Bonded Leather is reconstituted leather and is composed of scraps joined together by adhesive and reconstructed with substances like latex and polyurethane for a leather appearance.
Synthetic leather, on the other hand, is lightweight man-made fabric that is dyed and treated to imitate the qualities of real leather. Not only does it look and feel like leather, it is often used as a substitute because it’s cheaper, more durable and also stain-resistant (easier to clean).
The most common type of synthetic leather is pleather or plastic leather. It can be made of different plastics, such as polyurethane (PU) or polyvinyl chloride (PVC). PU-based ones are the most common – they are more breathable, lighter and flexible compared to real leather. Its colour also won’t fade and its elasticity makes it a great choice for massage chairs or comfort.
How To Look After Your Leather Sofa
Maintenance of your sofa is one important factor for consideration when purchasing leather furniture. Real leather can be tricky to clean and at times, requires professional help (e.g. ink stains). You must also take care of the kind of cleaning agents you use on the leather to prevent chemical reactions.
Some general tips:
- Do not mar your sofa with sharp objects such as jewellery
- Avoid long exposure to sunlight or direct heat
Leather furniture needs to be dusted daily. Accumulated dust tends to get trapped in the porous leather material. After certain periods of use, this accumulated dust will rub against your leather, causing wear-and-tear, which exhibits itself in the form of flaking leather or faded colour.
Avoid soaps, detergent, sprays, oils and polishes. If the manufacturer doesn’t leave you with any care instructions, always begin with the gentlest of cleaning methods and test out your method on an inconspicuous spot in the sofa. Vigorous rubbing or using a coarse cloth can damage the sofa’s delicate surface.
Everyday Cleaning and Care: Wipe your furniture with a clean soft white cloth. A white cloth ensures that colour or dye doesn’t end up on your leather. Use a damp cloth if you haven’t been cleaning it regularly. Make sure your cloth isn’t dripping wet.
Cleaning wet spots or stains: Dab immediately with an absorbent cloth or sponge. Blotting is key in preventing the spread of the liquid or stains. Never use alcohol products on your leather product as they can damage the colour.
Use protection or conditioning products. Depending on your type of leather, there are ranges of creams and conditioners that can help protect your leather against elements such as sun damage, water, oil and alcohol stains. Always seek a professional’s help when unsure.
Synthetic leather / Leather By-Products:
While genuine leather is durable, it still requires plenty of TLC (Tender, Loving Care).
Synthetic leather, or leather by-products, however, are more resistant to stains and the sun due to its PU coating and usually require little maintenance; a simple wiping down routine would suffice.
Simply dust your leather weekly to remove loose dust and dirt. When it comes to cleaning, soak a soft cloth in lukewarm or soapy water, wring dry and wipe. Remember to remove all soapy residue after you’re done and wipe again to dry. And that’s it!
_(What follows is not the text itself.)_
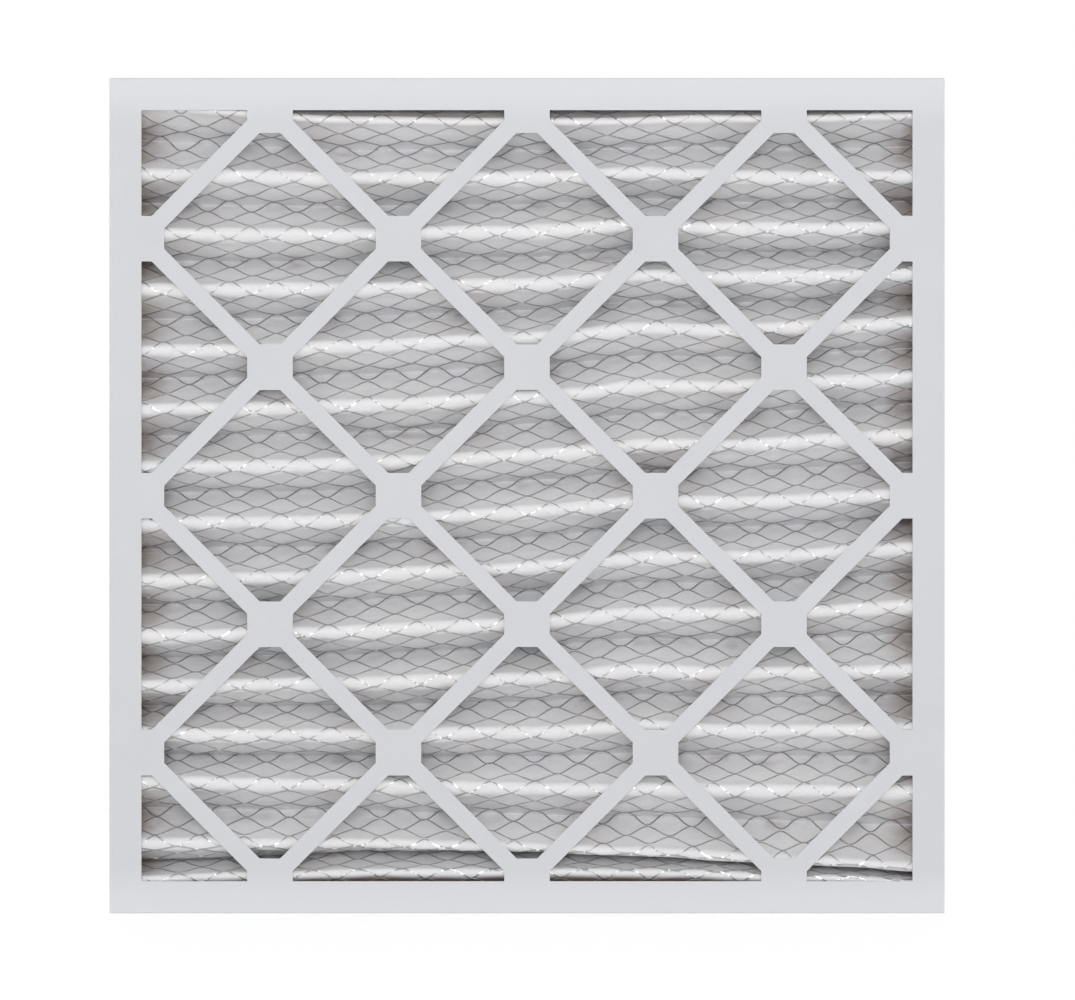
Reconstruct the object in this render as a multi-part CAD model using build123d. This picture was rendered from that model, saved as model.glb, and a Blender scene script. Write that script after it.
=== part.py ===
from build123d import *
import math
import os

# Pleated panel air filter for a 20 x 20 x 2 inch slot, in millimetres.
# It stands on its bottom edge: X runs across the face, Z is up, and the face with the
# wire-backed side of the media looks towards -Y. The origin is the middle of the bottom edge.
# Two die-cut board trays nest into each other round one folded sheet of filter media.

# Overall size
filter_width = 495.3
filter_height = 495.3
filter_depth = 44.45

# Die-cut board
board_thickness = 0.7
flange_width = 19.05
diamond_columns = 3
diamond_rows = 3
strut_width = 10.5
pad_side = 27.0
tab_length = 28.0
tab_taper = 6.0
tab_setback = 6.0
nest_clearance = 0.5

# Folded media and the wire support on its front
media_thickness = 2.0
wire_thickness = 0.5
fold_radius = 3.5
fold_half_steps = 2
pleat_count = 15
end_ridge_inset = 22.0
crowded_pitch = 17.0
valley_lean = 2.0
tail_setback = 9.0

# Wire support, slit and opened out from one sheet: strands cross each flank from fold to fold
wire_columns = 4
wire_strand_width = 0.5
wire_bond_length = 4.0

# Adhesive that bonds the media's ends and tails to the inner tray
end_seal_width = 2.0
tail_seal_margin = 3.0

# Derived places, shared by the pieces that meet
front_face = -filter_depth / 2
rear_face = filter_depth / 2
front_board_back = front_face + board_thickness
rear_board_front = rear_face - board_thickness
window_width = filter_width - 2 * flange_width
window_height = filter_height - 2 * flange_width
half_pitch_x = window_width / (2 * diamond_columns)
half_pitch_z = window_height / (2 * diamond_rows)
middle_height = filter_height / 2
nested_width = filter_width - 2 * board_thickness
nested_height = filter_height - 4 * board_thickness
pack_width = nested_width - 2 * board_thickness
tail_inset = 4 * board_thickness
media_width = pack_width - 2 * end_seal_width
tail_front = front_board_back + tail_setback
half_media = media_thickness / 2
ridge_centre = front_board_back + wire_thickness + half_media + fold_radius
valley_centre = rear_board_front - half_media - fold_radius


def lattice_point(column, row):
    """Place of a lattice crossing, counted from the window's lower left corner."""
    x = -window_width / 2 + column * half_pitch_x
    z = -window_height / 2 + row * half_pitch_z
    return x, z


def lattice_bars():
    """Diagonal struts and the square pads at their crossings, drawn flat."""
    slope = math.degrees(math.atan2(half_pitch_z, half_pitch_x))
    strip_length = 2 * (window_width + window_height)
    strip = Rectangle(strip_length, strut_width)
    last_column = 2 * diamond_columns
    last_row = 2 * diamond_rows
    bars = []
    for row in range(-last_column, last_row + 1):
        if row % 2:
            x, z = lattice_point(0, row)
            bars.append(Pos(x, z) * Rot(0, 0, slope) * strip)
    for row in range(0, last_row + last_column + 1):
        if row % 2:
            x, z = lattice_point(0, row)
            bars.append(Pos(x, z) * Rot(0, 0, -slope) * strip)
    for column in range(last_column + 1):
        for row in range(last_row + 1):
            if (column + row) % 2:
                x, z = lattice_point(column, row)
                bars.append(Pos(x, z) * Rectangle(pad_side, pad_side))
    return Sketch() + bars


def window_openings():
    """Everything that the die punches out of a face, drawn flat."""
    return Rectangle(window_width, window_height) - lattice_bars()


def folded_tray(width, height, depth):
    """A board tray open at the back: face down on Z = 0, walls rising along +Z.

    Creased board bends with a sharp inside and an outside radius of its own thickness.
    """
    outside = extrude(Rectangle(width, height), depth)
    face_edges = outside.faces().sort_by(Axis.Z)[0].edges()
    upright_edges = outside.edges().filter_by(Axis.Z)
    outside = fillet(face_edges + upright_edges, board_thickness)
    hollow = Rectangle(width - 2 * board_thickness, height - 2 * board_thickness)
    inside = Pos(0, 0, board_thickness) * extrude(hollow, depth)
    punched = extrude(window_openings(), board_thickness)
    return outside - inside - punched + corner_tabs(width, height, depth)


def corner_tabs(width, height, depth):
    """The glue tabs that fold from the side walls on to the inside of the end walls."""
    root_x = width / 2 - board_thickness / 2
    tip_x = width / 2 - board_thickness - tab_length
    low_y = board_thickness
    high_y = depth - tab_setback
    outline = Polyline(
        (root_x, low_y),
        (tip_x, low_y + tab_taper),
        (tip_x, high_y - tab_taper),
        (root_x, high_y),
        close=True,
    )
    tab = extrude(Plane.XZ * make_face(outline), board_thickness)
    tabs = []
    for side in (0, 180):
        upper = Rot(0, 0, side) * Pos(0, height / 2 - board_thickness, 0) * tab
        tabs.append(upper)
        tabs.append(mirror(upper, Plane.YZ))
    return tabs


def front_frame():
    """Outer tray: the lattice towards -Y, its walls over the whole depth."""
    tray = folded_tray(filter_width, filter_height, filter_depth)
    return Pos(0, front_face, middle_height) * Rot(-90, 0, 0) * tray


def rear_frame():
    """Inner tray: the same lattice towards +Y, nested within the outer tray's walls."""
    depth = filter_depth - board_thickness - nest_clearance
    tray = folded_tray(nested_width, nested_height, depth)
    return Pos(0, rear_face, middle_height) * Rot(90, 0, 0) * tray


def fold_centres():
    """Centres (y, z) of every fold in order from the top, rear folds and ridges in turn."""
    end_inset = tail_inset + half_media + fold_radius
    even_span = filter_height - 2 * end_ridge_inset - crowded_pitch
    ridge_pitch = even_span / (pleat_count - 2)
    ridges = [filter_height - end_ridge_inset - ridge_pitch * i for i in range(pleat_count - 1)]
    ridges.append(end_ridge_inset)
    centres = [(valley_centre, filter_height - end_inset)]
    for upper, lower in zip(ridges, ridges[1:]):
        centres.append((ridge_centre, upper))
        centres.append((valley_centre, (upper + lower) / 2 + valley_lean))
    centres.append((ridge_centre, ridges[-1]))
    centres.append((valley_centre, end_inset))
    return centres


def flank_angle(start, end, bulge):
    """Direction in which the flank between two folds faces, as seen from its first fold.

    The flank is the inner common tangent of two equal circles, so its normal is the line
    between their centres turned by the angle whose cosine is the two radii over that line.
    """
    run = end[0] - start[0]
    fall = end[1] - start[1]
    turn = math.acos(2 * fold_radius / math.hypot(run, fall))
    return math.atan2(fall, run) + turn * bulge


def fold_points(centre, bulge, radius, angle_in, angle_out):
    """Points round one fold, evenly turned from each flank to the fold's outermost line."""
    middle = 0.0 if bulge > 0 else math.pi
    first = math.remainder(angle_in - middle, math.tau)
    last = math.remainder(angle_out - middle, math.tau)
    steps = range(-fold_half_steps, fold_half_steps + 1)
    points = []
    for step in steps:
        share = abs(step) / fold_half_steps
        angle = middle + (first if step < 0 else last) * share
        y = centre[0] + radius * math.cos(angle)
        z = centre[1] + radius * math.sin(angle)
        points.append((y, z))
    return points


def pleat_line(offset):
    """One side of the folded sheet, offset from its middle towards the front face."""
    centres = fold_centres()
    points = [(tail_front, centres[0][1] + fold_radius - offset)]
    angle_in = math.pi / 2
    for index, centre in enumerate(centres):
        bulge = 1 if index % 2 == 0 else -1
        if index + 1 < len(centres):
            angle_out = flank_angle(centre, centres[index + 1], bulge)
        else:
            angle_out = -math.pi / 2
        radius = fold_radius - bulge * offset
        points += fold_points(centre, bulge, radius, angle_in, angle_out)
        angle_in = angle_out + math.pi
    points.append((tail_front, centres[-1][1] - fold_radius + offset))
    return points


def pleated_layer(back_offset, front_offset):
    """A layer of the folded pack between two offsets, over the width of the media."""
    outline = pleat_line(back_offset) + pleat_line(front_offset)[::-1]
    face = make_face(Polyline(*outline, close=True))
    return Pos(-media_width / 2, 0, 0) * extrude(Plane.YZ * face, media_width)


def pleated_media():
    """The filter media: one sheet folded into every pleat, its tails along the end walls."""
    return pleated_layer(-half_media, half_media)


def wire_gap(centre_x, upper, middle, lower):
    """One gap of the opened-out sheet, drawn flat: a lozenge that stops short of its bonds."""
    reach = (media_width / wire_columns - wire_bond_length) / 2
    corners = [
        (centre_x, upper - wire_strand_width),
        (centre_x + reach, middle),
        (centre_x, lower + wire_strand_width),
        (centre_x - reach, middle),
    ]
    return make_face(Polyline(*corners, close=True))


def wire_support():
    """The wire on the front of the media: strands that meet in bonds along every fold."""
    layer = pleated_layer(half_media, half_media + wire_thickness)
    heights = [centre[1] for centre in fold_centres()]
    wire_height = heights[0] - heights[-1]
    middle = (heights[0] + heights[-1]) / 2
    layer = layer & Pos(0, 0, middle) * Box(media_width, filter_depth, wire_height)
    heights.insert(0, 2 * heights[0] - heights[1])
    heights.append(2 * heights[-1] - heights[-2])
    column_pitch = media_width / wire_columns
    gaps = []
    for row in range(1, len(heights) - 1):
        shift = 0.5 if row % 2 == 0 else 0.0
        count = wire_columns if row % 2 == 0 else wire_columns + 1
        for column in range(count):
            x = -media_width / 2 + (column + shift) * column_pitch
            gaps.append(wire_gap(x, heights[row - 1], heights[row], heights[row + 1]))
    punch = extrude(Plane.XZ * Compound(gaps), filter_depth / 2, both=True)
    return layer - punch


def end_seal(side):
    """The band of adhesive that closes the pleat ends against a side wall of the inner tray."""
    depth = rear_board_front - front_board_back
    height = filter_height - 2 * tail_inset
    band = Box(end_seal_width, depth, height)
    return Pos(side * (media_width + end_seal_width) / 2, 0, middle_height) * band


def tail_seal(height):
    """The adhesive between a media tail and an end wall, from corner tab to corner tab."""
    length = pack_width - 2 * tab_length
    front = tail_front + tail_seal_margin
    rear = valley_centre - tail_seal_margin
    strip = Box(length, rear - front, board_thickness)
    return Pos(0, (front + rear) / 2, height) * strip


tail_seal_height = 3.5 * board_thickness

nodes = {
    "front_frame": front_frame(),
    "rear_frame": rear_frame(),
    "pleated_media": pleated_media(),
    "wire_support": wire_support(),
    "left_end_seal": end_seal(-1),
    "right_end_seal": end_seal(1),
    "top_tail_seal": tail_seal(filter_height - tail_seal_height),
    "bottom_tail_seal": tail_seal(tail_seal_height),
}

for name, shape in nodes.items():
    export_step(shape, f"parts/{name}.step")
    print(name, round(shape.volume, 1))
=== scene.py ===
import bpy
import numpy as np
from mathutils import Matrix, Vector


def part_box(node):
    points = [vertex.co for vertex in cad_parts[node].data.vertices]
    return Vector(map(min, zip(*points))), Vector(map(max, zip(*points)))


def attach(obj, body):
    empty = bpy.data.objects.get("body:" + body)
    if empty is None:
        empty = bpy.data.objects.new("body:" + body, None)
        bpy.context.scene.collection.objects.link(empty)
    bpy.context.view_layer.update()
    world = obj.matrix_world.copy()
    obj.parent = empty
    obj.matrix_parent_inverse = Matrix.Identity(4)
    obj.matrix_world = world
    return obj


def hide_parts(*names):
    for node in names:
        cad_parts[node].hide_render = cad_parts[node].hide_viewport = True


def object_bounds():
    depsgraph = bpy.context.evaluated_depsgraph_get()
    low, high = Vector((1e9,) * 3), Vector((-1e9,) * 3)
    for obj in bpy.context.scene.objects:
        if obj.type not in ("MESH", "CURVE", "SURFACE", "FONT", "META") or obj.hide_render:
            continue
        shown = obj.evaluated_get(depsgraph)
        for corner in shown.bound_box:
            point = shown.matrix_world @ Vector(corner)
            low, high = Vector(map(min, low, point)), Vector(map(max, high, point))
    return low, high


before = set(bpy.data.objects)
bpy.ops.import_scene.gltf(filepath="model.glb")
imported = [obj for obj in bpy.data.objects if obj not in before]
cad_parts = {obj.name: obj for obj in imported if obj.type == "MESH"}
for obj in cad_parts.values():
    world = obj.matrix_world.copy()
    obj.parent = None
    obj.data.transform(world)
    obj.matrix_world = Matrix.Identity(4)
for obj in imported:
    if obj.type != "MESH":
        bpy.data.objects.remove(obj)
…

One more reason consumers are turning to synthetic, PU and bonded leather is due to increasing awareness of animal cruelty. Man-made leather comes from petroleum sources and because of that, it will also not decompose as quickly.
They are truly feasible options for the household and if you previously had the perception that leather furniture is too expensive or difficult to maintain, you can now throw that thought away!